Dataset excerpt:
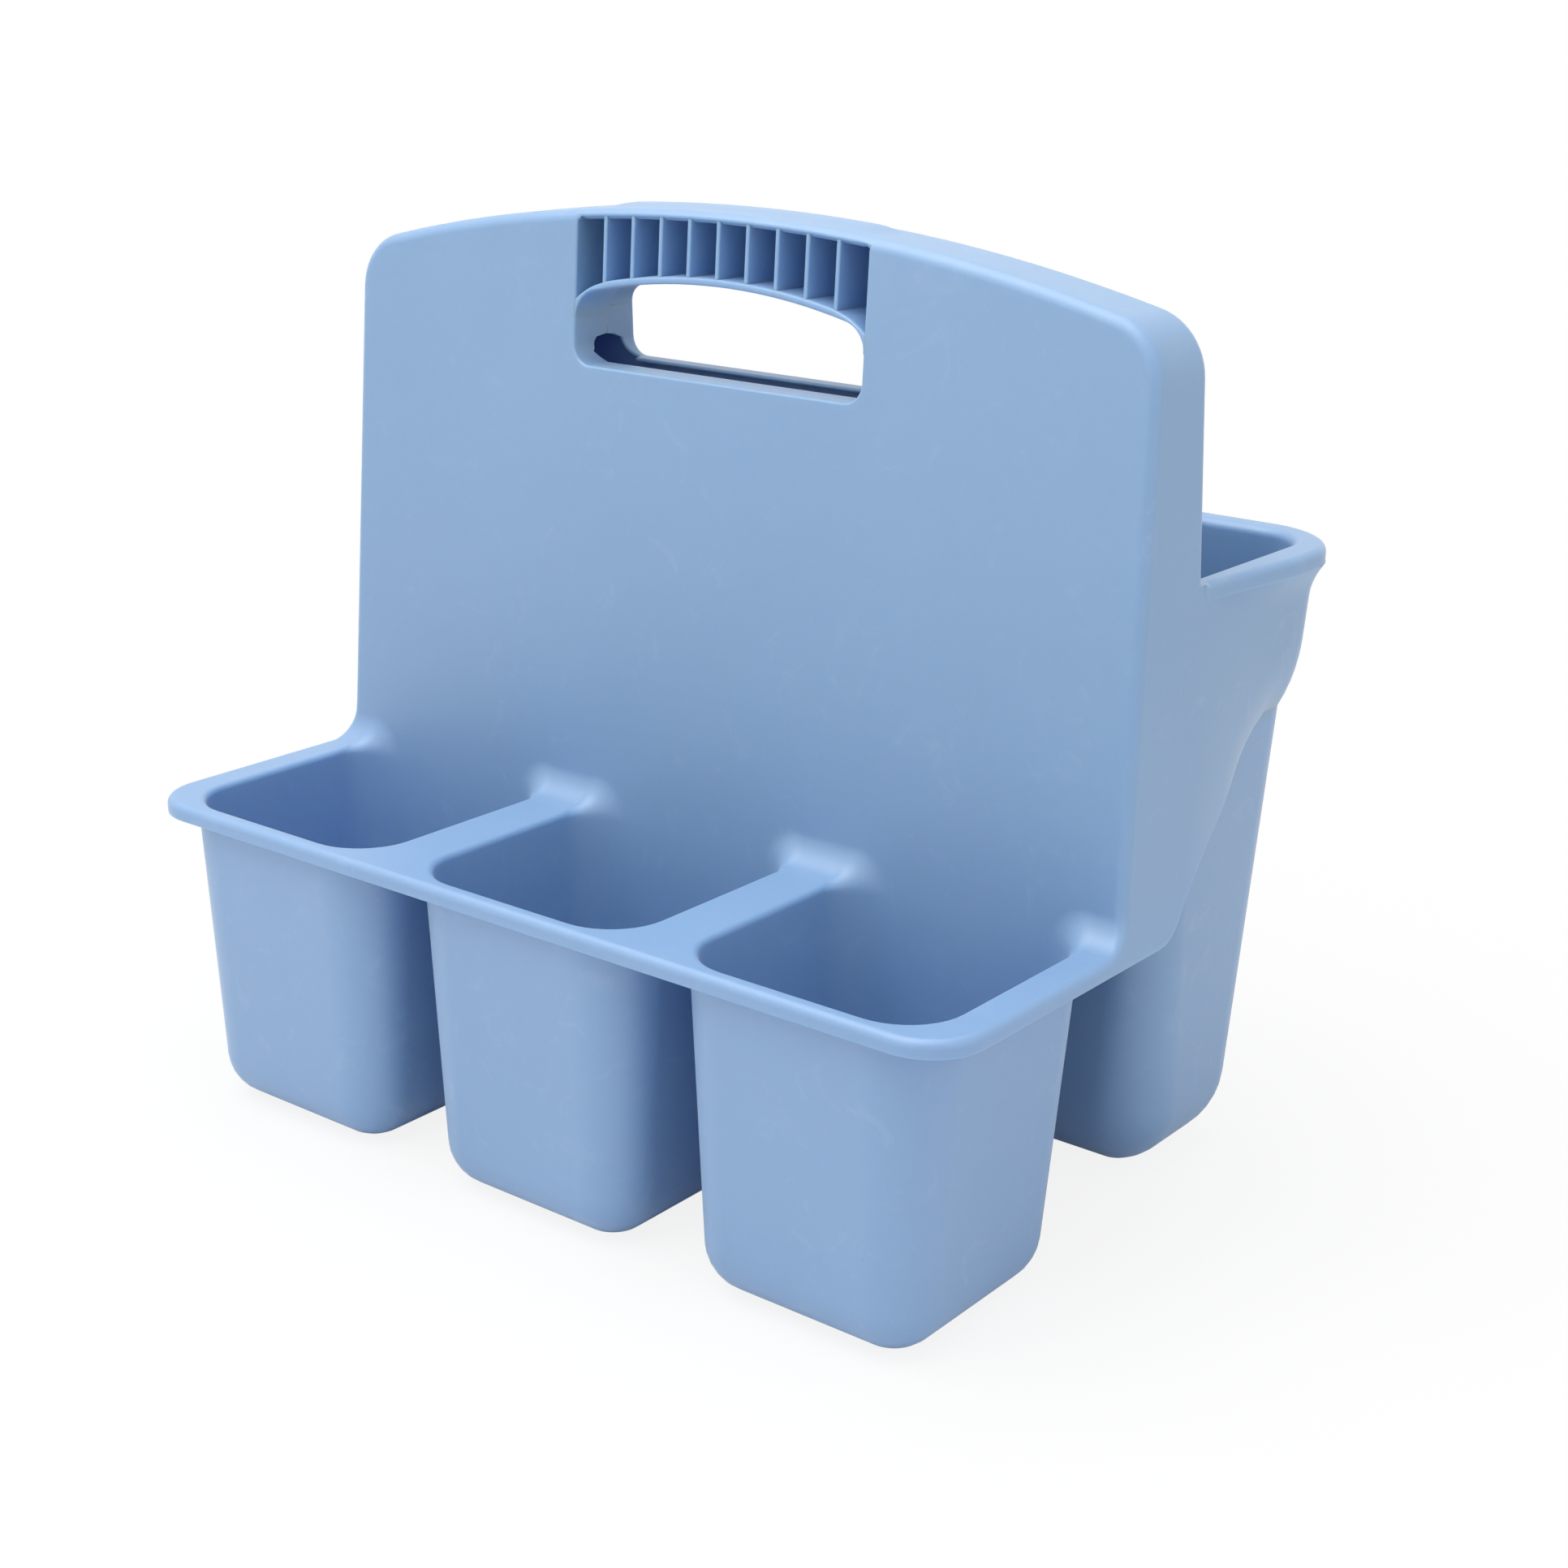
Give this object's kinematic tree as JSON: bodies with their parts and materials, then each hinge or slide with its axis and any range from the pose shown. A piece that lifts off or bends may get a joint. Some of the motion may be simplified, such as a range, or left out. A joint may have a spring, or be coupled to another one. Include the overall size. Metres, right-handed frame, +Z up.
{
  "type": "cleaning caddy",
  "caption": "Moulded plastic cleaning caddy: small cups in a rimmed deck in front of an upright panel with an arched hand hole, and a wide deep bin behind it.",
  "frame": {"origin": "middle of the caddy's footprint box, at the level of the surface it stands on", "axes": "+X along the panel to the caddy's right seen from the cups, +Y from the cups towards the rear bin, +Z up"},
  "size_m": [0.314, 0.215, 0.2935],
  "materials": {
    "moulding": "fine satin as moulded, light scuffs on the cups"
  },
  "bodies": {
    "root": {"front_cup_left": "moulding", "front_cup_middle": "moulding", "front_cup_right": "moulding", "deck_rim": "moulding", "deck_plate": "moulding", "panel_front_wall": "moulding", "panel_shoulder_left": "moulding", "panel_shoulder_right": "moulding", "panel_rear_wall": "moulding", "panel_edge_band": "moulding", "side_skirt_left": "moulding", "side_skirt_right": "moulding", "grip_ribs": "moulding", "grip_arch": "moulding", "rear_bin": "moulding", "bin_collar": "moulding", "rear_rim": "moulding"}
  },
  "joints": []
}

To do: Take the lines above and print them exactly.

Problem solution:
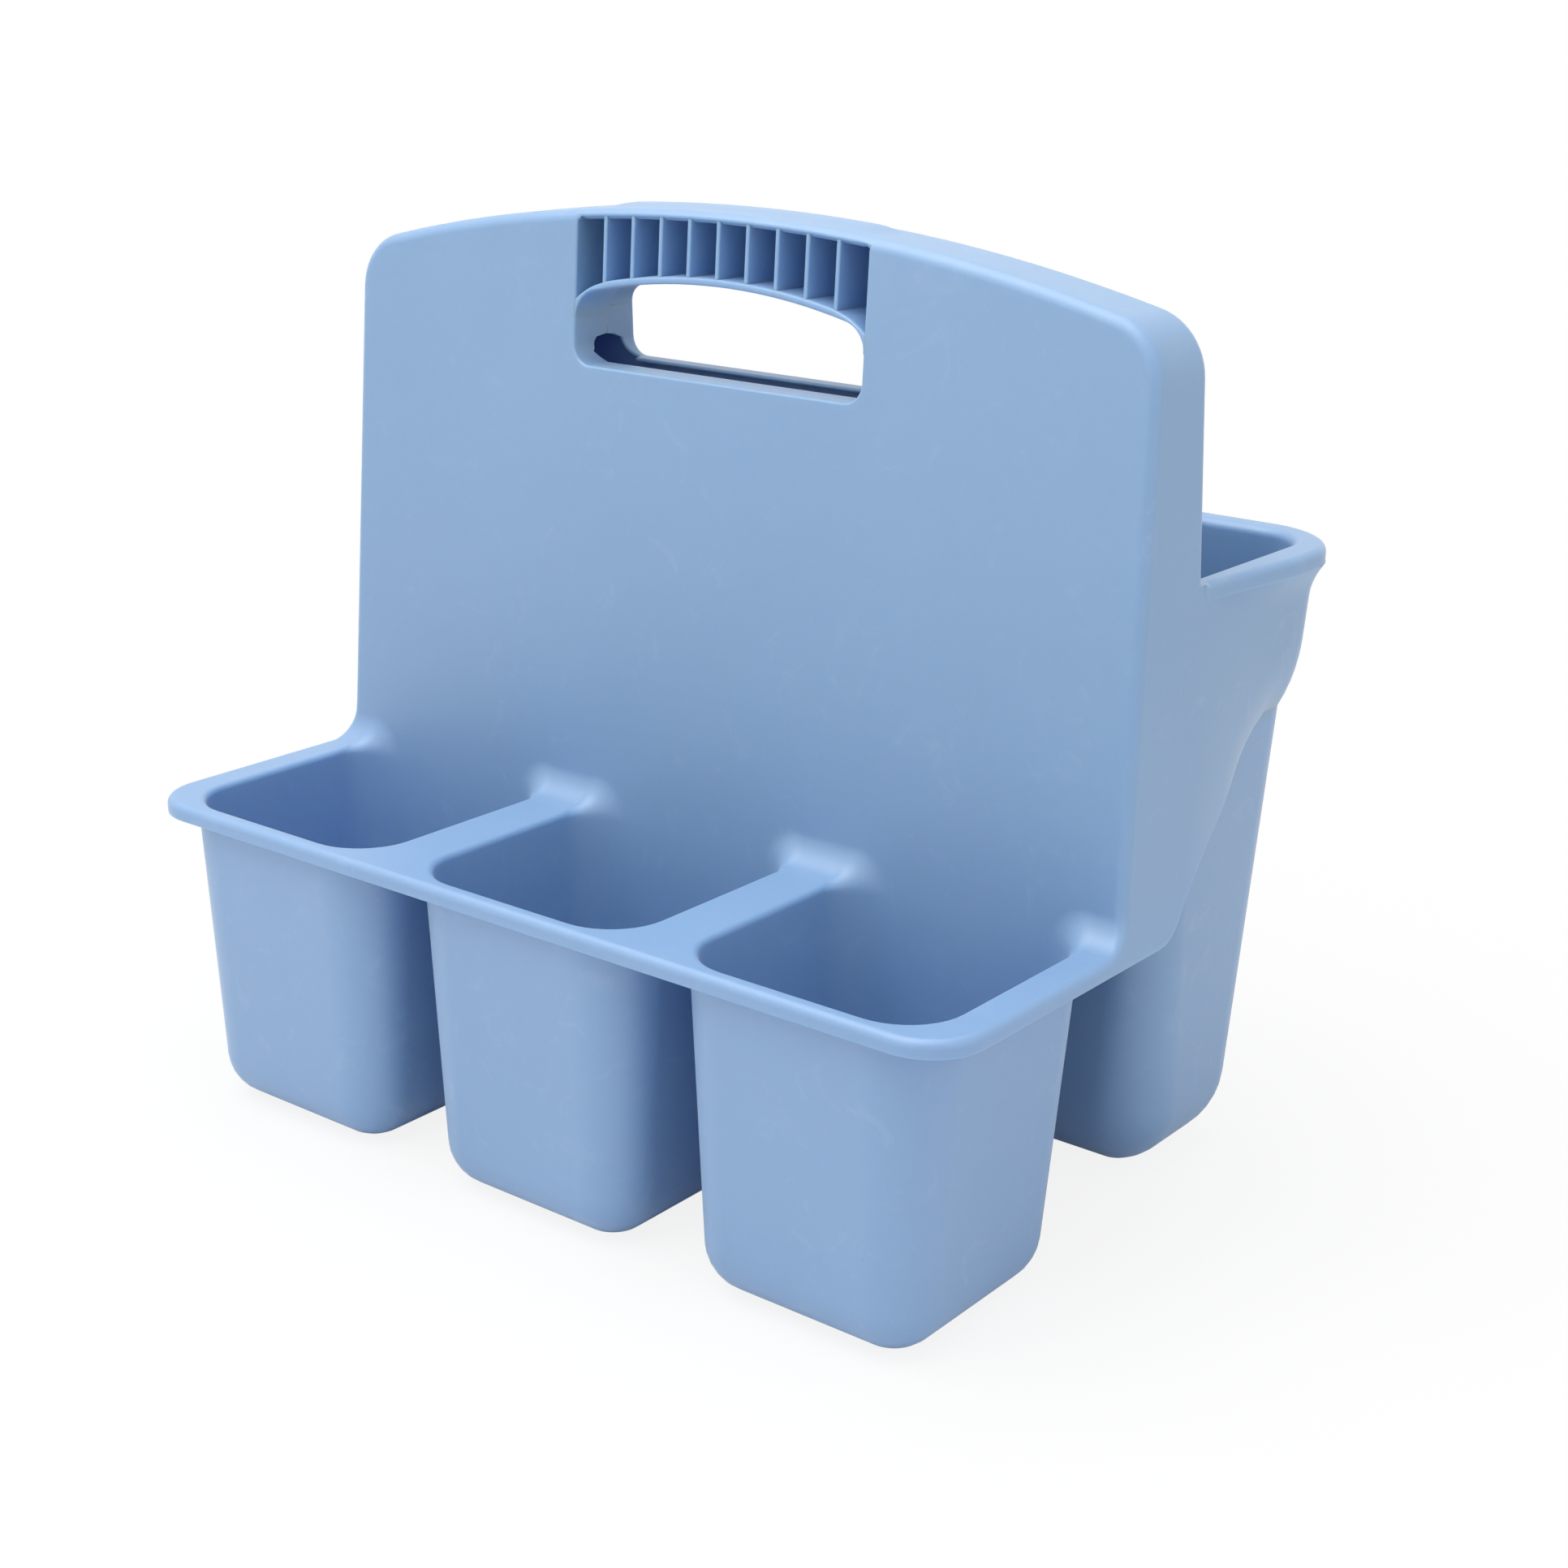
Give this object's kinematic tree as JSON: bodies with their parts and materials, then each hinge or slide with its axis and any range from the pose shown. A piece that lifts off or bends may get a joint. Some of the motion may be simplified, such as a range, or left out. A joint may have a spring, or be coupled to another one. Include the overall size. Metres, right-handed frame, +Z up.
{
  "type": "cleaning caddy",
  "caption": "Moulded plastic cleaning caddy: small cups in a rimmed deck in front of an upright panel with an arched hand hole, and a wide deep bin behind it.",
  "frame": {"origin": "middle of the caddy's footprint box, at the level of the surface it stands on", "axes": "+X along the panel to the caddy's right seen from the cups, +Y from the cups towards the rear bin, +Z up"},
  "size_m": [0.314, 0.215, 0.2935],
  "materials": {
    "moulding": "fine satin as moulded, light scuffs on the cups"
  },
  "bodies": {
    "root": {"front_cup_left": "moulding", "front_cup_middle": "moulding", "front_cup_right": "moulding", "deck_rim": "moulding", "deck_plate": "moulding", "panel_front_wall": "moulding", "panel_shoulder_left": "moulding", "panel_shoulder_right": "moulding", "panel_rear_wall": "moulding", "panel_edge_band": "moulding", "side_skirt_left": "moulding", "side_skirt_right": "moulding", "grip_ribs": "moulding", "grip_arch": "moulding", "rear_bin": "moulding", "bin_collar": "moulding", "rear_rim": "moulding"}
  },
  "joints": []
}